CA Paris, Pôle 5 ch. 9, 2 juillet 2009, n° 07/11566

PARIS

Arrêt

Infirmation partielle

PARTIES

Demandeur :

Nesri

Défendeur :

Nesri, Nesri (SNC), Meynet (ès qual.)

COMPOSITION DE LA JURIDICTION

Président :

M. Monin-Hersant

Conseillers :

M. Loos, M. Picque

Avoués :

Me Teytaud, SCP Anne-Marie Oudinot, Me Flauraud

Avocats :

Me Postel Silvan, Me Delpoio-Fixe

T. com. Bobigny, 7e ch., du 11 mai 2001,…

11 mai 2001

Associé détenant 50 % du capital social depuis le 2 août 1965 de la société en nom collectif (SNC) NESRI, dont l’autre moitié est détenue par son père, qui en a toujours assuré la gérance. Monsieur Rachid NESRI a, le 7 septembre 2000, attrait Monsieur El Hadi NESRI et la société NESRI devant le tribunal de commerce de Bobigny aux fins de voir :

- condamner Monsieur El Hadi NESRI à lui payer 2.900.000 F (442.102,14 €) au titre des BIC non payés depuis 1970, majors des intérêts au taux légal depuis la même date,

- designer un expert financier avec essentiellement pour mission d’examiner les comptes sociaux des trente derniers exercices comptables de la SNC et de donner son avis sur la valeur de la société dans le cadre d’une cession totale du capital et sur la valeur du fonds de commerce en cas de vente de celui-ci.

Monsieur El Hadi NESRI et la société NESRI s’y sont opposés en prétendant essentiellement que la SNC était fictive et que Monsieur Rachid NESRI, qualifié de "prête nom", n’avait pas la qualité d’associé. Ils ont reconventionnellement demander de constater, et en tant que de besoin de prononcer, la dissolution de la SNC NESRI avec les conséquences de droit.

Par jugement contradictoire du 11 mai 2001, tout en réténant notamment que Monsieur Rachid NESRI était propriétaire de 90 parts (sur 180) du capital social de la SNC lui dormant droit à la fraction des bénéfices et réténant l’application de la prescription décennale commerciale, le tribunal a :

- dit n’y avoir lieu à prononcer la dissolution ni à rechercher la valeur de la société,

- commis un huissier de justice avec mission de lui communiquer le montant des BIC déclarés par la SNC NESRI au titre des années 1991 à 2000 incluses.

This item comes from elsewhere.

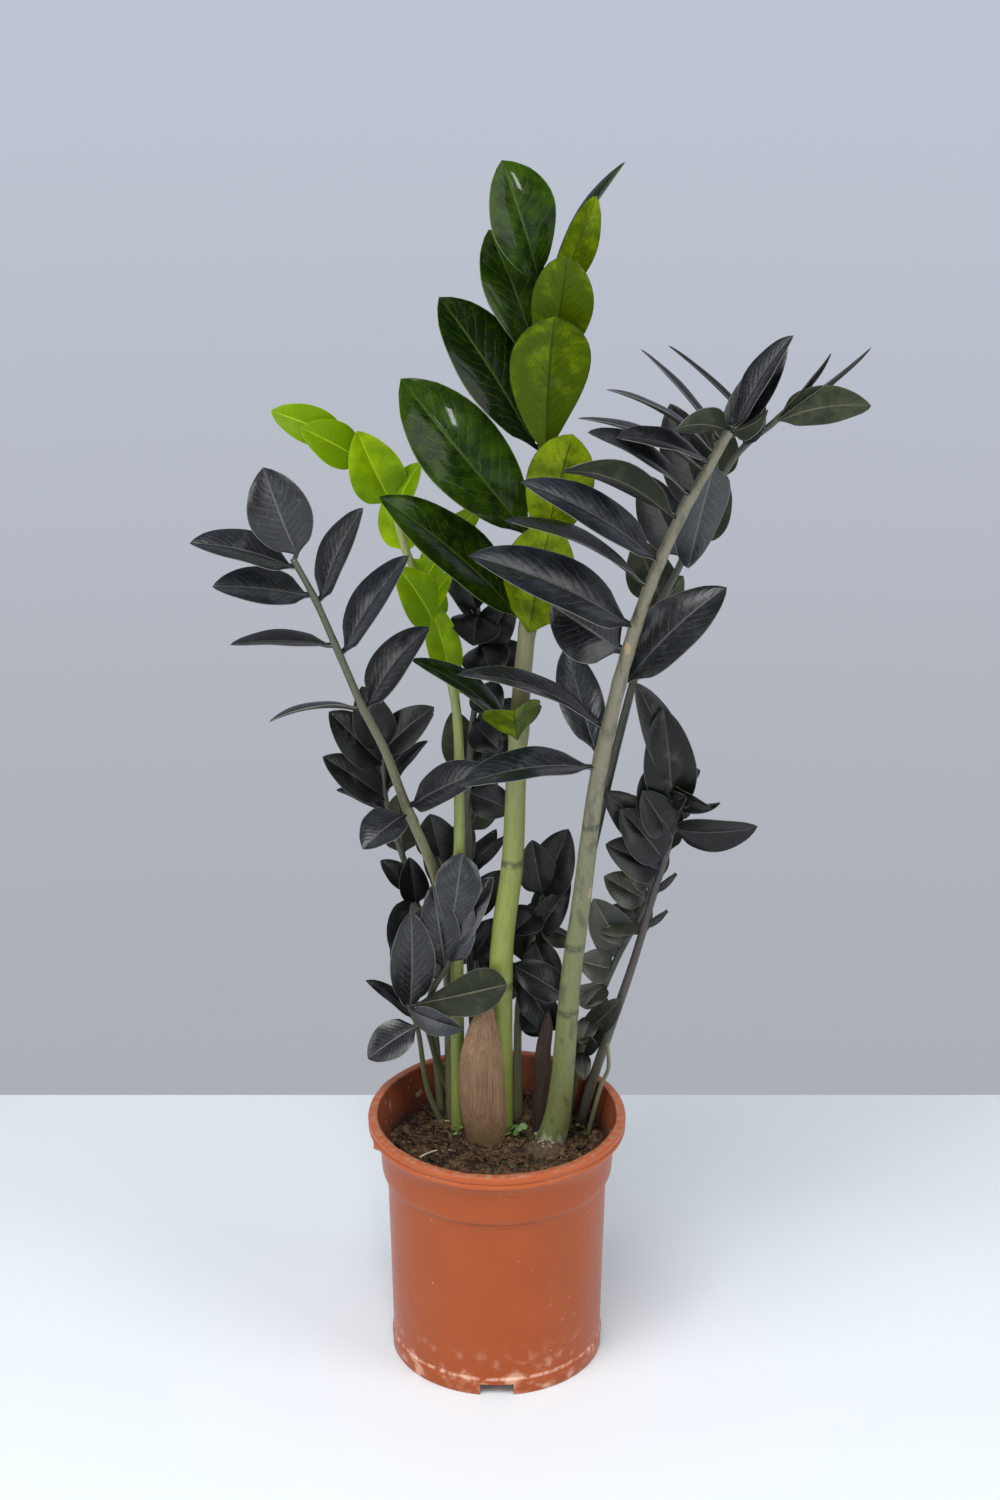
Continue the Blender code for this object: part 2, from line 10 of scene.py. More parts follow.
import bmesh
import bpy
from mathutils import Matrix, Vector, noise


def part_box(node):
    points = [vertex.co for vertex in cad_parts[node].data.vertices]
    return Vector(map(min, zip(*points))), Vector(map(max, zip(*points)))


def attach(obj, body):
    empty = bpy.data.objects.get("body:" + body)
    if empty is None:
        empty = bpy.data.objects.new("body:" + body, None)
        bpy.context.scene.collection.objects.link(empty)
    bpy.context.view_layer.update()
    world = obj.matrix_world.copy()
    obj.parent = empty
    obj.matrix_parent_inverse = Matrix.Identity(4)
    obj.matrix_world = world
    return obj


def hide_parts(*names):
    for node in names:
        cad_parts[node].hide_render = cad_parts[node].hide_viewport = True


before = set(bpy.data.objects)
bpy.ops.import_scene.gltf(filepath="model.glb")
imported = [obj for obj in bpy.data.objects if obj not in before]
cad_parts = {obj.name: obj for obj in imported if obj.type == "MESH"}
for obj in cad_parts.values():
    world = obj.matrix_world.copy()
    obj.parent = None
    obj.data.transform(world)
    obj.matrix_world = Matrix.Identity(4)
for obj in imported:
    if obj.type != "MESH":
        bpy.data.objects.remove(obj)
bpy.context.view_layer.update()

# The pot: one thin wall of orange-brown polypropylene, injection moulded, with a rolled lip, a slightly wider
# collar below it, and a foot ring notched for water. It is scuffed, dusty at the foot and stained inside.
MM = 0.001
pot_low, pot_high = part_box("pot")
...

Monsieur El Hadi NESRI et la société NESRI ont interjeté appel le 3 juillet 2001,

Monsieur Rachid NESRI ayant formulé, quant à lui, un appel incident.

Relevant que le gérant a admis tant qu’aucune rémunération ne lui était due en cette qualité, qu’aucun bénéfice n’avait été distribué à Rachid NESRI et retenant notamment que :

- d’une part, la prescription quinquennale de l’article 2270 du code civil était applicable en estimant que les bénéfices distribués s’analysent en des fruits civils qui se perçoivent au jour le jour,

- d’autre part, qu’il existait de justes motifs de prononcer la dissolution de la société, de sorte qu’en considération de cette dissolution, il n’y avait pas lieu de faire droit à la demande en paiement des bénéfices,

la cour d’appel de Paris (25eme chambre B) a, par arrêt contradictoire du 27 juin 2003 :

- prononcé la dissolution anticipée amiable et la liquidation amiable de la SNC NESRI en commettant un administrateur judiciaire en qualités de liquidateur amiable avec mission de procéder aux opérations et de faire le compte entre les parties,

- et a rejeté le surplus des demandes.

Monsieur El Hadi NESRI et la société NESRI ont formé un pourvoi en cassation.

Monsieur Rachid NESRI a, quant à lui, formé un pourvoi incident.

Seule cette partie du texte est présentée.